**** STORED DATA

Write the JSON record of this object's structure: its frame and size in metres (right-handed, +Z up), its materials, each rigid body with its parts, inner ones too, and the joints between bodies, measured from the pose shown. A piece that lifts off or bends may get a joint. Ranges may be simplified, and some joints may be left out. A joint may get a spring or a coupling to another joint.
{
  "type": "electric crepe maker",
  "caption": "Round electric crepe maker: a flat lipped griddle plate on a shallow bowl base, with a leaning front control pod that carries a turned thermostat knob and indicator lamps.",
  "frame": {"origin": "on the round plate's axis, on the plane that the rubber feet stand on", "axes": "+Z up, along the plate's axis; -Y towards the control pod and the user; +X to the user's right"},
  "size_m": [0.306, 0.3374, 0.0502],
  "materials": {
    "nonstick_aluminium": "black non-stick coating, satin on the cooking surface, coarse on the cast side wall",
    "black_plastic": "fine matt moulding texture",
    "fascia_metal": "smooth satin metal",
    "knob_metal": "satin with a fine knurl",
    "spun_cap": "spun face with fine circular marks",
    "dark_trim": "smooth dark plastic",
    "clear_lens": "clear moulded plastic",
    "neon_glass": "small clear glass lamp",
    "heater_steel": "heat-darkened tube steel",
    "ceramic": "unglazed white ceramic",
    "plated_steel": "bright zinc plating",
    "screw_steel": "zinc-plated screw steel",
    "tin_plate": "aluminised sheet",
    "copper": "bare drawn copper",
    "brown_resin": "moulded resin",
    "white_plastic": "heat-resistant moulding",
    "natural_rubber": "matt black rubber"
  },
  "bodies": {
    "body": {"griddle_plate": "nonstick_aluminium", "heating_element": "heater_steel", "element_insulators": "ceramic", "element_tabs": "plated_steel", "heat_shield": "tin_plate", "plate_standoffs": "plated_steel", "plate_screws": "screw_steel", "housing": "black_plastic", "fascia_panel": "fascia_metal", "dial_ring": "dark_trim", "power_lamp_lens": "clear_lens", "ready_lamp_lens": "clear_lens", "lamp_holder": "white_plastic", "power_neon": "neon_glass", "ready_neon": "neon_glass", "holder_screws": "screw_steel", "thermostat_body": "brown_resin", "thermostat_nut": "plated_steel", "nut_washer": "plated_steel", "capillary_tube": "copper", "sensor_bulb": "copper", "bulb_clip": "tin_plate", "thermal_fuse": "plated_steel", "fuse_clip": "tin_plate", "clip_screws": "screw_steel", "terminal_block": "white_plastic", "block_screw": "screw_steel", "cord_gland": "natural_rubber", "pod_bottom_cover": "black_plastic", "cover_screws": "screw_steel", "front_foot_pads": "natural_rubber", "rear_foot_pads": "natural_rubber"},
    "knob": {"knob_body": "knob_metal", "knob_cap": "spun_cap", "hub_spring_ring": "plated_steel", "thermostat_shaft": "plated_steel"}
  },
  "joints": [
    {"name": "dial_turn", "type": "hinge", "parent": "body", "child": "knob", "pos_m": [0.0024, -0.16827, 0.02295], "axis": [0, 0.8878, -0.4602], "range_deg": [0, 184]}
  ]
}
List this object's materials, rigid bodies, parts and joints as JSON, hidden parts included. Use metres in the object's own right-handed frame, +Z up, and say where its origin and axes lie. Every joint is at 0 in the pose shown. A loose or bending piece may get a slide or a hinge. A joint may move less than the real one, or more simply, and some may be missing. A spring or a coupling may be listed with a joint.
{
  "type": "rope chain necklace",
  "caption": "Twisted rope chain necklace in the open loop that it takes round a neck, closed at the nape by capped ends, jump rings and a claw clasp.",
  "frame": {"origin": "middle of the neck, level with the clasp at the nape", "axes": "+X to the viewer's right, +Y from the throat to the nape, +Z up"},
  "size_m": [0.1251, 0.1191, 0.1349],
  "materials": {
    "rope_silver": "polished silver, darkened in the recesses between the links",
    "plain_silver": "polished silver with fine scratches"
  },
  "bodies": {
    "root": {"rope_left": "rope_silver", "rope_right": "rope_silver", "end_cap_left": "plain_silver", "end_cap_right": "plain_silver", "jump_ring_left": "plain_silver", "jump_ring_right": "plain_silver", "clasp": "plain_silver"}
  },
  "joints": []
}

********
**** STORED DATA

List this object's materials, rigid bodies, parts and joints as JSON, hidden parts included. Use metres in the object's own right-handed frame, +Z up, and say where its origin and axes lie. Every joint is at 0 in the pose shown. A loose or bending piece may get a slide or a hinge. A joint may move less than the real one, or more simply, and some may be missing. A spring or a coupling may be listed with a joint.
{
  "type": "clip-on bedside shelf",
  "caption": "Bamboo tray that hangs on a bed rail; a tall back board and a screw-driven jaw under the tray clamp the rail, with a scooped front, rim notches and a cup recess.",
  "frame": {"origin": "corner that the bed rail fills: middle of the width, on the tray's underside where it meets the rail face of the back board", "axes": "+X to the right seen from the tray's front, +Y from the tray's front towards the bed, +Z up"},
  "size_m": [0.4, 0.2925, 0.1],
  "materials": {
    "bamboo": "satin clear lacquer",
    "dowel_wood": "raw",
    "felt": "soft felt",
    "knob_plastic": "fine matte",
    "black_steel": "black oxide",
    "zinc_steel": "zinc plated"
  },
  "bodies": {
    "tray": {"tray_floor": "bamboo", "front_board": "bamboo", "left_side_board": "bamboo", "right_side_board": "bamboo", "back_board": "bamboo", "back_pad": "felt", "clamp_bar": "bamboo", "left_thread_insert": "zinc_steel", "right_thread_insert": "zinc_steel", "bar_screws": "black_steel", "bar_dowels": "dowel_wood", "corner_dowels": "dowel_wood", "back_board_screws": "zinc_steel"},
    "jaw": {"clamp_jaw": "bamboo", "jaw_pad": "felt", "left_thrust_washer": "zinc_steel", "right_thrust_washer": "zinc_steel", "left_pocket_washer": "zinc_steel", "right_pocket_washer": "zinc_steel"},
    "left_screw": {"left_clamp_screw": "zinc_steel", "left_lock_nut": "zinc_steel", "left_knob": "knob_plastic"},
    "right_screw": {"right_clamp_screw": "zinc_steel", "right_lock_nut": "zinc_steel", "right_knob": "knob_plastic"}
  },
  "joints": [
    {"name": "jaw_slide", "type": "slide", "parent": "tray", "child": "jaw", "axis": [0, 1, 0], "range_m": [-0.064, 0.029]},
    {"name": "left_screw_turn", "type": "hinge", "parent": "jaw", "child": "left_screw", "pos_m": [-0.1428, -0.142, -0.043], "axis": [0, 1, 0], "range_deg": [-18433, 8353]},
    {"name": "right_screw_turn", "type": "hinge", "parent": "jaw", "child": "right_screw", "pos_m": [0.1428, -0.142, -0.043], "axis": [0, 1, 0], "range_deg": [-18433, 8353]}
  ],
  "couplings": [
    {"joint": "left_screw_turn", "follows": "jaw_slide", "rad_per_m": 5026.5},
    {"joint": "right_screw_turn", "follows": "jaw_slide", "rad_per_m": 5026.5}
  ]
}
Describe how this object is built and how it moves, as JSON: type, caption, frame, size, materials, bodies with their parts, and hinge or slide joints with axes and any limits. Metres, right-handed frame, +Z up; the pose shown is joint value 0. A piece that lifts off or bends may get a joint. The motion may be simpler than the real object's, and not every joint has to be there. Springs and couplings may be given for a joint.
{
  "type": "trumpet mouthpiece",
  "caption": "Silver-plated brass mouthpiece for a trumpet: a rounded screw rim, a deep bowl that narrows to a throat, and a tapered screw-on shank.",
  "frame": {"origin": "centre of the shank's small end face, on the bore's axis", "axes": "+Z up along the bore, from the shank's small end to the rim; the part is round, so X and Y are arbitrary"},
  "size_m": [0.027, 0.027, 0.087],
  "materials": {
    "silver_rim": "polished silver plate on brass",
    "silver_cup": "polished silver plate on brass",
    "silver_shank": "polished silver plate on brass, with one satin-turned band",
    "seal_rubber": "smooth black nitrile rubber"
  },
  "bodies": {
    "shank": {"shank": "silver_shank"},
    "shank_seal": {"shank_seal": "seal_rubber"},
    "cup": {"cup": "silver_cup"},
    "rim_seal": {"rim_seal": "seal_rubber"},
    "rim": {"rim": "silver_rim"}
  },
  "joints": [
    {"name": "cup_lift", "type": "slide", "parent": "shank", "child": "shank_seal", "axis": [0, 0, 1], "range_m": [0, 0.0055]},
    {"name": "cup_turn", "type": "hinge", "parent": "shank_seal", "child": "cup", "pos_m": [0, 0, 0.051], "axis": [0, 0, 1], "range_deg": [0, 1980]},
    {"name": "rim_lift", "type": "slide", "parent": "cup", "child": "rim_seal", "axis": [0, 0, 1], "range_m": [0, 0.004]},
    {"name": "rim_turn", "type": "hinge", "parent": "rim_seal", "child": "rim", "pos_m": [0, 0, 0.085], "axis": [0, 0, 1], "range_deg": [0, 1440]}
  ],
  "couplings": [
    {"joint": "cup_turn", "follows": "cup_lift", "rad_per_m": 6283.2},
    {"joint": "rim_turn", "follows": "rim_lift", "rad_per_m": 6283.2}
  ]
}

********

_INSTRUCTION_
Gather each line holding the string "between".

_WRITTEN REPLY_
Write the JSON record of this object's structure: its frame and size in metres (right-handed, +Z up), its materials, each rigid body with its parts, inner ones too, and the joints between bodies, measured from the pose shown. A piece that lifts off or bends may get a joint. Ranges may be simplified, and some joints may be left out. A joint may get a spring or a coupling to another joint.
    "rope_silver": "polished silver, darkened in the recesses between the links",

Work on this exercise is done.